A state lawmaker wants to make it illegal for students with disabilities to be paddled at Tennessee public schools.
Rep. Jason Powell, D-Nashville, filed the bill Wednesday, after a News 4 I-Team investigation revealed students with disabilities received corporal punishment at a higher rate than their peers without disabilities at 60 Middle Tennessee schools.
Renee and Adrian Garcia hope to see the bill become law.
"We are just grateful to be that voice for those parents who are worried about how the school system may react to their child," Renee Garcia said.
News 4 first interviewed the Garcias last spring. The couple told us their son, Preston, was hit by his teacher while having a meltdown. Preston has autism.

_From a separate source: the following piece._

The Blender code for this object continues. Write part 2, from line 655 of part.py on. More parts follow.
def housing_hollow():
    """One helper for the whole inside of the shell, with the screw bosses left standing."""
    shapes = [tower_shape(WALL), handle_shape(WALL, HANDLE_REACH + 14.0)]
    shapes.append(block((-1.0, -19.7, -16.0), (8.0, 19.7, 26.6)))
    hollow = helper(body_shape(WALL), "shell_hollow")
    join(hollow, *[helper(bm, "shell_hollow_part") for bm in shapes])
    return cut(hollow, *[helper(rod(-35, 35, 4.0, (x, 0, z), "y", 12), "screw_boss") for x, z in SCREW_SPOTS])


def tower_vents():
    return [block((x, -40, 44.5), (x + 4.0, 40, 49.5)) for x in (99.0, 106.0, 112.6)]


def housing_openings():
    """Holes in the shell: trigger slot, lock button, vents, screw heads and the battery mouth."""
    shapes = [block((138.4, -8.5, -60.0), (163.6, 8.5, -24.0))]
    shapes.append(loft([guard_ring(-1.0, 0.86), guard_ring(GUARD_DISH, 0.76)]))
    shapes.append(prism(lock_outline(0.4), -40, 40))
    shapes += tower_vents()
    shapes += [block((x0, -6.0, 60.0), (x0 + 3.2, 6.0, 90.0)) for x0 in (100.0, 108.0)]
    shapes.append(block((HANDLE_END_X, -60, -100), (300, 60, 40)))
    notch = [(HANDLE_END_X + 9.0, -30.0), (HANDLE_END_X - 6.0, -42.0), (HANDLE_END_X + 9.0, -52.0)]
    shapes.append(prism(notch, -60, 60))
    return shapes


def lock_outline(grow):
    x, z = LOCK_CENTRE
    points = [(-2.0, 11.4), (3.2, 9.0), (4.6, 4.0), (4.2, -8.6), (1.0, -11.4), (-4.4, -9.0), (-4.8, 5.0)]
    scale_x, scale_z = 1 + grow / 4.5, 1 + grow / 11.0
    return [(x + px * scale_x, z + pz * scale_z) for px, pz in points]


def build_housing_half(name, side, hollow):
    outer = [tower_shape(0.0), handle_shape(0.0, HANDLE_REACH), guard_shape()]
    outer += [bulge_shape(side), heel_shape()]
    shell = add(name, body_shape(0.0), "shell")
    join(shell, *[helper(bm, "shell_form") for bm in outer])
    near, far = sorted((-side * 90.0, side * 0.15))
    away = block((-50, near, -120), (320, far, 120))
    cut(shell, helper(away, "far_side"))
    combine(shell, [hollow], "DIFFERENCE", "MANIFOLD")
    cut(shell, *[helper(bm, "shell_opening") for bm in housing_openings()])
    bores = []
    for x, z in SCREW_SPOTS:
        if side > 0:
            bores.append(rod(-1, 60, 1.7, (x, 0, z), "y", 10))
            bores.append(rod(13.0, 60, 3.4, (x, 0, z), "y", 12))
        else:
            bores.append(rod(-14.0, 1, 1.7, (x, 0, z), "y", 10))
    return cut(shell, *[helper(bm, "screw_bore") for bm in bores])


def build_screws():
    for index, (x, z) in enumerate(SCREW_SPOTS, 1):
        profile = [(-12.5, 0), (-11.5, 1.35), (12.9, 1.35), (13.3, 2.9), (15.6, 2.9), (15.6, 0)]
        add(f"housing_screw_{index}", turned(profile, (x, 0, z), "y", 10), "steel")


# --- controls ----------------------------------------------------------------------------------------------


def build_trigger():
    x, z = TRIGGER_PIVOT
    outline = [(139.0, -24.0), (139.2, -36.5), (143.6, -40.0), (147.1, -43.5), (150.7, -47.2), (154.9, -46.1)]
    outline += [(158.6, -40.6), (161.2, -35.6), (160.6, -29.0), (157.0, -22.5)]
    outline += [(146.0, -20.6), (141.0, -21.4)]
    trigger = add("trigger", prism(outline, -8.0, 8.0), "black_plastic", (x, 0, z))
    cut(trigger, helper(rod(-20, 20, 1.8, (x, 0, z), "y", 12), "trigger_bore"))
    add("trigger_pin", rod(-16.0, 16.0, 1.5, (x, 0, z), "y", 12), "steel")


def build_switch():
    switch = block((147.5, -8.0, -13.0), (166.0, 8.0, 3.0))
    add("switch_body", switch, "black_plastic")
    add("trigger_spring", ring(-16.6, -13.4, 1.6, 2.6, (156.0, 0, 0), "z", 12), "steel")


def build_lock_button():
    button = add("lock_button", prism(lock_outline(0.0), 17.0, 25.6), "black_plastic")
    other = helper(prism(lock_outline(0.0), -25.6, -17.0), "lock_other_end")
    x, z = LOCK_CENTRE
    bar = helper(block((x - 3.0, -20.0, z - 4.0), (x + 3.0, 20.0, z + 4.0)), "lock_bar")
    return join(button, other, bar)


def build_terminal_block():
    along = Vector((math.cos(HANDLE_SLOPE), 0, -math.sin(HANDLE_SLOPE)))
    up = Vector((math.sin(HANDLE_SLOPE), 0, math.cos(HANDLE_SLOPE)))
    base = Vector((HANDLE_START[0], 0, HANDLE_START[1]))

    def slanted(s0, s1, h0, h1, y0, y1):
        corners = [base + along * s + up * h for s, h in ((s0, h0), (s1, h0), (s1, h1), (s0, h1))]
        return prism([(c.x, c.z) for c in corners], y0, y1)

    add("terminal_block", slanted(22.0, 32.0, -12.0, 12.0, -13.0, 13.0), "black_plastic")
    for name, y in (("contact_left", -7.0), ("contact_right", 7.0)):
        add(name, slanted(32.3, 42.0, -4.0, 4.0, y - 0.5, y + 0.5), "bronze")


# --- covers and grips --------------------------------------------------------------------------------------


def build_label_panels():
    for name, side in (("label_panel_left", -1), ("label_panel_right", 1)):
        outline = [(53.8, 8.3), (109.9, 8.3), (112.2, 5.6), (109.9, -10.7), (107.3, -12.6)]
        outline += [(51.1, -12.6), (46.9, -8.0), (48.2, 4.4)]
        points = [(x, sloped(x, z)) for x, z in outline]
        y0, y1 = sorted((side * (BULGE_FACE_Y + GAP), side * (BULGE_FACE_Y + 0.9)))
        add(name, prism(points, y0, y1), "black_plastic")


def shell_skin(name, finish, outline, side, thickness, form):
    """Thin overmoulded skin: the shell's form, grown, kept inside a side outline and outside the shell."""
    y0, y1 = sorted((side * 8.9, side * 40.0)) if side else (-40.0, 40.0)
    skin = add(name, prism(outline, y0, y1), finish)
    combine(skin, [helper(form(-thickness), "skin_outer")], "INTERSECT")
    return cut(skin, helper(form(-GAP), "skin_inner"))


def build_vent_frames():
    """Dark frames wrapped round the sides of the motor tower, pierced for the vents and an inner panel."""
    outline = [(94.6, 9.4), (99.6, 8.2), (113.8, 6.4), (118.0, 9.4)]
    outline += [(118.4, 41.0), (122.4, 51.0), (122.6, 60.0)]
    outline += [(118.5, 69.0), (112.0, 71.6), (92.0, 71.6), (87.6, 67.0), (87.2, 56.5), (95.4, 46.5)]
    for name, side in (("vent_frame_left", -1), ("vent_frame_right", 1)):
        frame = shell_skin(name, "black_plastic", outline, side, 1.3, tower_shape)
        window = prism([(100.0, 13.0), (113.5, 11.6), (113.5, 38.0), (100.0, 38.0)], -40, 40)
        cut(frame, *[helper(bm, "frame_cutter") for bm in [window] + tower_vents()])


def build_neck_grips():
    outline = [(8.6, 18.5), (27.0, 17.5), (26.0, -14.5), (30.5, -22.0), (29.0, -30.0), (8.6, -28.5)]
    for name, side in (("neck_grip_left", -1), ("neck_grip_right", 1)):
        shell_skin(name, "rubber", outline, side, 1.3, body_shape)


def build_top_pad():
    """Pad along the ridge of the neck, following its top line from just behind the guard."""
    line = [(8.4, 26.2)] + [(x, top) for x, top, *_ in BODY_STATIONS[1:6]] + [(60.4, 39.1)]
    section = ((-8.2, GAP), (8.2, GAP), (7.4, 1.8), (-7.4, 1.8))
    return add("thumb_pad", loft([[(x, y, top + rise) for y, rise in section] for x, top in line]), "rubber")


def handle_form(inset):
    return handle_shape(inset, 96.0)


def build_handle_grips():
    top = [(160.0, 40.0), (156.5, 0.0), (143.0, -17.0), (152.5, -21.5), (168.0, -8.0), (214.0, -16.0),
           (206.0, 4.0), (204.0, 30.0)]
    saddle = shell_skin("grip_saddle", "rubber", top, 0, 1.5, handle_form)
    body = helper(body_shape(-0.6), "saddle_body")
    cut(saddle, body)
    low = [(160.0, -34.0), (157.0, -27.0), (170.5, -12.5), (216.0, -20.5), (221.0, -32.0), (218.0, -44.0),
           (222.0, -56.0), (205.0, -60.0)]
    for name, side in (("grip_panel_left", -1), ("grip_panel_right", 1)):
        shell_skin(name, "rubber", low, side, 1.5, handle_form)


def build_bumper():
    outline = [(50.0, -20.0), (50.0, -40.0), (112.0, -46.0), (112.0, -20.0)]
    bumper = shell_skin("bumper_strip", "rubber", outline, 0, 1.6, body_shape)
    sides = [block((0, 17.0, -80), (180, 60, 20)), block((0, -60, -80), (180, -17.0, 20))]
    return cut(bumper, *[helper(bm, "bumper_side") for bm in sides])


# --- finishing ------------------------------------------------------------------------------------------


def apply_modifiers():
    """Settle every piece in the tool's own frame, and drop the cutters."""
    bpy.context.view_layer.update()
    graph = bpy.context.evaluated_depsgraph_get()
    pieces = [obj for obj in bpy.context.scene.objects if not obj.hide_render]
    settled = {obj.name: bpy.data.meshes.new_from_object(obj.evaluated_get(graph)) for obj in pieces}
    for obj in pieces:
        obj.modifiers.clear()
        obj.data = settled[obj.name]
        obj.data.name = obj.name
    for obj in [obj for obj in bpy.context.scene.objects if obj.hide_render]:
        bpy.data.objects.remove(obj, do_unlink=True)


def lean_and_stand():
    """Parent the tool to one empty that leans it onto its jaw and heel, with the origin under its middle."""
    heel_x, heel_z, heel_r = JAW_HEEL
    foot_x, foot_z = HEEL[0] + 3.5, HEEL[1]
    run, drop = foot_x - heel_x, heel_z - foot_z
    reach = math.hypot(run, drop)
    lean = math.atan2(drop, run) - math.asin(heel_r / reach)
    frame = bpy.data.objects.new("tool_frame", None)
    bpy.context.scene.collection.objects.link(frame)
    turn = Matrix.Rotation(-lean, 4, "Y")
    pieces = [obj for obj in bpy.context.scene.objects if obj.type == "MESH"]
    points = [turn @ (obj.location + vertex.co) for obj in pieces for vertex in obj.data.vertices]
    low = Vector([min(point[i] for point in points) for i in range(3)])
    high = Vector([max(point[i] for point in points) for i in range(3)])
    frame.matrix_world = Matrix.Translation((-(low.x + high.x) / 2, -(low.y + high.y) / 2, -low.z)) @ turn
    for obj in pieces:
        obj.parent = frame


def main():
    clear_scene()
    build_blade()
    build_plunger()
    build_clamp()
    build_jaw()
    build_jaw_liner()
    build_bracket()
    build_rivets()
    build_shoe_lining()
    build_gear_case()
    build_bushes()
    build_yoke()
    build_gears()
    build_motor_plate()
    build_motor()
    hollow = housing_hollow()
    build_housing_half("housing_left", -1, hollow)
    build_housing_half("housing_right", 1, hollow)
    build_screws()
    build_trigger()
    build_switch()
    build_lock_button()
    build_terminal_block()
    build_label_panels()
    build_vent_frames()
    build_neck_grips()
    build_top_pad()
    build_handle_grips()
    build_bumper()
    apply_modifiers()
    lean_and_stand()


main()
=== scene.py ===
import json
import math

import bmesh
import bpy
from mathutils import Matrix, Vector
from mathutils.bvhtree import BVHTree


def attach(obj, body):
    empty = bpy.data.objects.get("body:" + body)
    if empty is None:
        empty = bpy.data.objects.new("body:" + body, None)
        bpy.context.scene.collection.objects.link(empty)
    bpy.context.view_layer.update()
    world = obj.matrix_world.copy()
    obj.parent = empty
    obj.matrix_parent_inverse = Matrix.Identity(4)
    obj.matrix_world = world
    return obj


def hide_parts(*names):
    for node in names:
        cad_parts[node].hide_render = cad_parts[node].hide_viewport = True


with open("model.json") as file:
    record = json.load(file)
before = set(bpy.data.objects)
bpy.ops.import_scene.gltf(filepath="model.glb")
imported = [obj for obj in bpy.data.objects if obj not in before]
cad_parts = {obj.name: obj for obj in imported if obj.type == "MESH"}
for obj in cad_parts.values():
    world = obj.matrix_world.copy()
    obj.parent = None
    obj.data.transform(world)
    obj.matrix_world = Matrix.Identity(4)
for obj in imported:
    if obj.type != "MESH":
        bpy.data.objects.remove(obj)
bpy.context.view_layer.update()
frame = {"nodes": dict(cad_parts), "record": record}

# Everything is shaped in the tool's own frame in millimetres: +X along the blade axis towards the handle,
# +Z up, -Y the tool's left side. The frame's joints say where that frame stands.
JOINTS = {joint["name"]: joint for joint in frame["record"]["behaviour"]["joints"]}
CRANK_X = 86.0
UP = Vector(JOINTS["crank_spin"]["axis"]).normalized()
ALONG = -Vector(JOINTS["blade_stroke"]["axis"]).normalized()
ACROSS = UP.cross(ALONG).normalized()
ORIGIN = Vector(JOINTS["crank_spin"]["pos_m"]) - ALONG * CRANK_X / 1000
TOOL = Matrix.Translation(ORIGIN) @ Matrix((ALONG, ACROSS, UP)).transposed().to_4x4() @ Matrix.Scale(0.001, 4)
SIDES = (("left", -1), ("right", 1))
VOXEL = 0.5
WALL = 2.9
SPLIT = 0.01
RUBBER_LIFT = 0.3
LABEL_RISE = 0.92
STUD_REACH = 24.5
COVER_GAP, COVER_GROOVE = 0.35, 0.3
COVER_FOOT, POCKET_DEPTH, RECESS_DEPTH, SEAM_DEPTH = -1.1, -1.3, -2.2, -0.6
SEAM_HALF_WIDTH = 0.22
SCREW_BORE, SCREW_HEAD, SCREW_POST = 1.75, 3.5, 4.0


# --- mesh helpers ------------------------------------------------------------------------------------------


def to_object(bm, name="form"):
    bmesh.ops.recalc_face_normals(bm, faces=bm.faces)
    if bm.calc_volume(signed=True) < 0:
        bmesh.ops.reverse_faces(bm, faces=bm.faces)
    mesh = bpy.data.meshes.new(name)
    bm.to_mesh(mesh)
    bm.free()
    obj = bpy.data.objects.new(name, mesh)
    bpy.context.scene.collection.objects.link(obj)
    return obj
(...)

"It made me mad. You are not going to strike my child and think you're going to get away with it," Adrian Garcia said.
That teacher was fired, but under state law, administrators can use corporal punishment even for students with special needs.
"A lot of people come up to me and say, 'What? We still allow corporal punishment in the state of Tennessee? I can't believe that,'" Powell said.

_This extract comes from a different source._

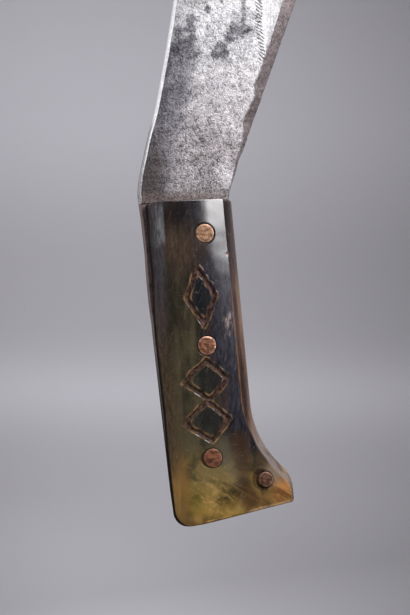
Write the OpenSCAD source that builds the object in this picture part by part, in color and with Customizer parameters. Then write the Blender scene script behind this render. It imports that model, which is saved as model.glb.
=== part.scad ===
// Machete with a full tang, two horn scales and four copper rivets.
// X runs across the grip towards the cutting edge, Z along the grip towards the blade and Y through
// the thickness. The right-hand scale, seen with the edge to the right, lies on the -Y side.
// The origin is where the hand closes: the middle of the grip, on the blade's middle plane.

/* [Blade] */
// Straight distance from the kink in the spine to the point
blade_len = 375; // [300:1:430]
// Lean of that straight line towards the edge side, in degrees
blade_lean = 14.9; // [10:0.1:19]
// Lean of the spine where it leaves the grip, in degrees
spine_root_lean = 21.8; // [14:0.1:26]
// Lean of the spine at the point, in degrees
spine_point_lean = 12.5; // [6:0.5:18]
// Lean of the cutting edge at the heel, in degrees
heel_lean = 24.5; // [18:0.5:30]
// How far the heel stands out beyond the grip
heel_step = 0.7; // [0:0.1:3]
// Height of the heel above the front end of the scales
heel_h = 3.6; // [2:0.1:8]
// Width of the blade at its widest place
belly_w = 67.8; // [54:0.1:78]
// Place of that widest part, as a share of the blade's length
belly_at = 0.59; // [0.52:0.01:0.66]
// Thickness of the blade at the grip
blade_t = 4.8; // [4:0.1:6]
// Thickness of the blade at the point
point_t = 3; // [2.4:0.1:4]
// Height of the kink in the spine above the front end of the scales
kink_h = 4.2; // [2:0.1:10]
// Depth of the chamfer along both corners of the spine
spine_chamfer = 0.5; // [0.2:0.05:0.9]

/* [Grind] */
// Width of the sharpened bevel
bevel_w = 5.2; // [3:0.1:8]
// Length over which the bevel widens, from the heel
bevel_run = 38; // [20:1:60]
// Width that the wide grind behind the bevel tends to
grind_w = 28; // [12:1:34]
// Distance of the start of the wide grind above the heel
grind_start = 54; // [20:1:100]
// How fast the wide grind spreads where it starts
grind_spread = 0.46; // [0.2:0.02:0.8]
// Share of the thickness that the wide grind takes off
grind_depth = 0.62; // [0.3:0.01:0.75]
// Thickness left at the cutting edge
edge_t = 0.5; // [0.3:0.05:0.9]

/* [Grip] */
// Distance from the middle of the hand to the back of the grip
hand_to_back = 18; // [15:0.1:22]
// Distance from the middle of the hand to the front end of the scales
hand_to_front = 64; // [55:0.5:75]
// Distance from the middle of the hand to the back corner of the butt
hand_to_butt = 68.6; // [60:0.1:78]
// Width of the grip at its front end
front_w = 37.3; // [34:0.1:42]
// Width of the grip at its waist
waist_w = 34.4; // [32:0.1:36.5]
// Width of the butt, from the back to the tip of the beak
butt_w = 48.2; // [46.5:0.1:54]
// Rise of the butt towards the beak, in degrees
butt_rise = 7; // [2:0.5:12]
// Height of the flat nose of the beak
nose_h = 10.4; // [9:0.1:14]
// Lean of the underside of the beak, in degrees from the grip's line
beak_lean = 38.4; // [34:0.1:41]
// Radius of the hollow between the waist and the beak
hollow_r = 38.5; // [25:0.5:42]
// Radius of the top corner of the beak
nose_r = 12.2; // [7:0.1:14]
// Radius of the back corner of the butt
butt_r = 6; // [3:0.1:9]
// Radius of the small corners of the scales
corner_r = 1.5; // [0.8:0.1:2.5]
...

Powell said after seeing News 4's story, he realized an urgent need.
"This is the year to do it, especially when you point out the fact that it happens at a much higher rate. It is shocking," Powell said.

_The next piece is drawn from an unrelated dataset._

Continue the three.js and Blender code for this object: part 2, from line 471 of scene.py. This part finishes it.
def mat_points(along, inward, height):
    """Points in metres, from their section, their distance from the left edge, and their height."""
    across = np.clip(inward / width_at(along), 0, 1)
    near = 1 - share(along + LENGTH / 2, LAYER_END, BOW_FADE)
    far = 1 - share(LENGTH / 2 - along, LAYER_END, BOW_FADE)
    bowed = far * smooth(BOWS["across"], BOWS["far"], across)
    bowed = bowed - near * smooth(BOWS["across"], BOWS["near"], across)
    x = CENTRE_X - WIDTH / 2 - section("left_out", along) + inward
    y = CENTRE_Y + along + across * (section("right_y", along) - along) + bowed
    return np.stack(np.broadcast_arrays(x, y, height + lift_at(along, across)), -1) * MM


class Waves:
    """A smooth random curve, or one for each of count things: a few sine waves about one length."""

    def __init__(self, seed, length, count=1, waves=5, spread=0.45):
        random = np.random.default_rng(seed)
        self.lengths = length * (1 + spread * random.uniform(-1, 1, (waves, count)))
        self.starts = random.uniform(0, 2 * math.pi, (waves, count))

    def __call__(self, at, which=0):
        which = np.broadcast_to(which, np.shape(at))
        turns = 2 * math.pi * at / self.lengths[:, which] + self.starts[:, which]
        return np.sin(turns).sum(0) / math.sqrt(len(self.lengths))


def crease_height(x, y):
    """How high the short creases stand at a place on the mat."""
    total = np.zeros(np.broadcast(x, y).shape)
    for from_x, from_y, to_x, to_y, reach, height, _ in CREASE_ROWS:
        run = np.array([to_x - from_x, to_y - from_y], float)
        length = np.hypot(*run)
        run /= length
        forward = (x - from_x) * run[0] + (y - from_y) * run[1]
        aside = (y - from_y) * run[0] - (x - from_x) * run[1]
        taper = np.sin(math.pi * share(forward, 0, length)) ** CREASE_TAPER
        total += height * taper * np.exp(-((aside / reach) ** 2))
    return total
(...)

In 2015, Powell introduced legislation that would have banned it for all students, but it died in subcommittee.
Powell feels this bill has more of a chance.
The Garcias said they will fight to see it become law.
"We are not done. This is just a stepping stone in the right direction. We are not going to stop fighting," Renee Garcia said.
State officials are also looking into the numbers shared by News 4. The state comptroller's office launched an investigation this past summer into the use of corporal punishment among students with disabilities. They plan to release their findings before spring.